Periodically ask: “Am I growing here, or just coasting on what I already know?”
The point isn’t to find a “perfect” company; that doesn’t exist. The point is to find a place where your skills, values, and the company’s reality line up well enough that you can do meaningful work without burning out.
14. Closing: You Can’t Recreate Amazon (And You Don’t Need To)
Here’s the real secret that no one tells you when you’re debating whether to leave:
You don’t have to prove that you can “do Amazon” forever.
You already did.
You’ve operated at a level of complexity and intensity most people never see.
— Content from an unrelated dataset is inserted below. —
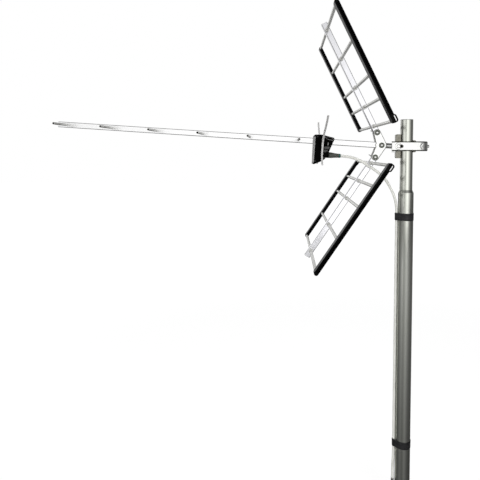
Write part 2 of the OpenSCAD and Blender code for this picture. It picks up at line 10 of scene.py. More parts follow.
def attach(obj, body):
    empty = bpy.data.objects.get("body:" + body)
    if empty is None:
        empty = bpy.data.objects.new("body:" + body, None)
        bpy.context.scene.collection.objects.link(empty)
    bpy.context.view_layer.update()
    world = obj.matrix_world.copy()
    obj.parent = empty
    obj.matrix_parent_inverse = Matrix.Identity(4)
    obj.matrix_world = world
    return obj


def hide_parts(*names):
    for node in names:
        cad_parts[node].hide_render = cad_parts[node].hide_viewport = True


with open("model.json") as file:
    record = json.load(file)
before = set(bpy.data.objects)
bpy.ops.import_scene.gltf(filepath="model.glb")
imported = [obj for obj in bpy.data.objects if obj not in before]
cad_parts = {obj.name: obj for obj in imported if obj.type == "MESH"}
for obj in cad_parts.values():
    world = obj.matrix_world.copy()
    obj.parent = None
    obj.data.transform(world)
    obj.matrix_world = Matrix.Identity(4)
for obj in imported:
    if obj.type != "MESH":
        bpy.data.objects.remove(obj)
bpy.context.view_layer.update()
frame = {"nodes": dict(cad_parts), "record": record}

MM = 0.001

# The photograph's frame and the camera fitted to it
FRAME_PX = 480
FOCAL_PX = 475
CENTRE_RISE_PX = 72
CAMERA_AT = Vector((-340.6, -1396.8, 1015.9)) * MM
CAMERA_YAW = math.radians(-5.589)
CAMERA_PITCH = math.radians(-2.004)
CAMERA_ROLL = math.radians(0.083)
SENSOR_MM = 36
CLIP_START = 0.05
CLIP_END = 60

# Floor: half its side, its middle behind the mast, and its depth below the mast's foot
FLOOR_HALF = 9000
FLOOR_BACK = 4000
FLOOR_DROP = 0.5
# Its tone in reflections near and far from the mast, between two distances in metres; darker near the
# mast as painted shade
FLOOR_NEAR = 0.15
FLOOR_FAR = 0.68
FLOOR_TONE_SPAN = (0.2, 4.2)
# How much of that tone follows the studio's ring, as painted studio light, and how much is even
FLOOR_RING_SHARE = 0.6
FLOOR_EVEN_SHARE = 0.36
# Its tone to the camera and to diffuse light
FLOOR_PAPER = 0.9
# Its own light to the camera: the strength, and the share between two distances in metres
FLOOR_GLOW = 1.06
GLOW_SHARE = (0.86, 1.0)
GLOW_SPAN = (1.4, 3.4)

# Driving sizes of the antenna, as in the CAD source, in millimetres
MAST_R = 21.2
CLAMP_Z = 1031
HUB_REACH = 71
PIVOT_REACH = 28.5
TILT = math.radians(3.8)
PANEL_ANGLE = math.radians(60.4)
TUBE_W = 16.8
TUBE_WALL = 1.2
TUBE_EDGE_R = 1.9
TUBE_BORE_R = 0.9
TUBE_CHAMFER = 0.3
BOOM_FRONT = 964
BOOM_TAIL = 12
SPINE_START = 15
SPINE_END = 386
PANEL_BACK = 4
PLATE_T = 2.2
BOLT_REACH = 38
BOLT_R = 2.9
BOLT_TAIL = 11
BOLT_PITCH = 1.0
WASHER_T = 1.2
BOX_FRONT = 196
DIRECTOR_REACH = 941
DIRECTOR_PITCH = 141
DIRECTOR_LEN = 166
DIRECTOR_STEP = 5
DIRECTORS = 6
PLUG_INSET = 1.2
YOKE_H = 27
YOKE_HALF = 27
YOKE_CORNER = 3.6
YOKE_BEND_X = 30.5
YOKE_NEAR_END = -46
YOKE_FAR_END = -35
# Dark skin over the yoke's rounded edges, a painted shade: how far out it stands and how far in it
# sinks
YOKE_SHADE_PROUD = 0.15
YOKE_SHADE_SUNK = 0.4
BOX_NOSE = 2.5
BOX_CORNER_R = 8
BOX_W = 52
# Paler strip over the box's front near corner, a painted highlight: its foot and top, how far it
# stands proud, its thickness and its sweep in degrees
BOX_HIGHLIGHT_SPAN = (-62, 12)
HIGHLIGHT_PROUD = 0.25
HIGHLIGHT_T = 0.7
HIGHLIGHT_SWEEP = 68
OUTLET_X = 49
OUTLET_Y = -10
OUTLET_DROP = 38
BOOT_RINGS = 6
BOOT_RING_PITCH = 2.6
CABLE_X = -25.4
CABLE_D = 7.8
PLUG_X = -27.5
PLUG_TOP = 62
PLUG_LEN = 30
TAPE_SLACK = 0.1
TAPE_H = 21
TAPE_PLACES = {"upper_tape": CLAMP_Z - 201, "lower_tape": CLAMP_Z - 862}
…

You’ve sat in hard conversations, carried pagers that ruined weekends, defended metrics in front of leadership, and shipped things that mattered at scale.
That chapter is evidence, not destiny.
The goal of your next move is not to recreate Amazon somewhere else.
It’s to take the best of what you learned and build something better for yourself with it:
Better aligned with your health and family.
Better aligned with the kind of impact you actually care about.
Better aligned with the person you’re becoming, not the person you had to be to survive there.
If you’re thinking about leaving, or you already have, back yourself.
You’ve done hard things at a world-class level.
Now the work is to choose where and how you want to deploy that experience next.
And remember: the badge was never the source of your value.
It was just a piece of plastic that happened to hang in front of it.
I hope you found this article insightful!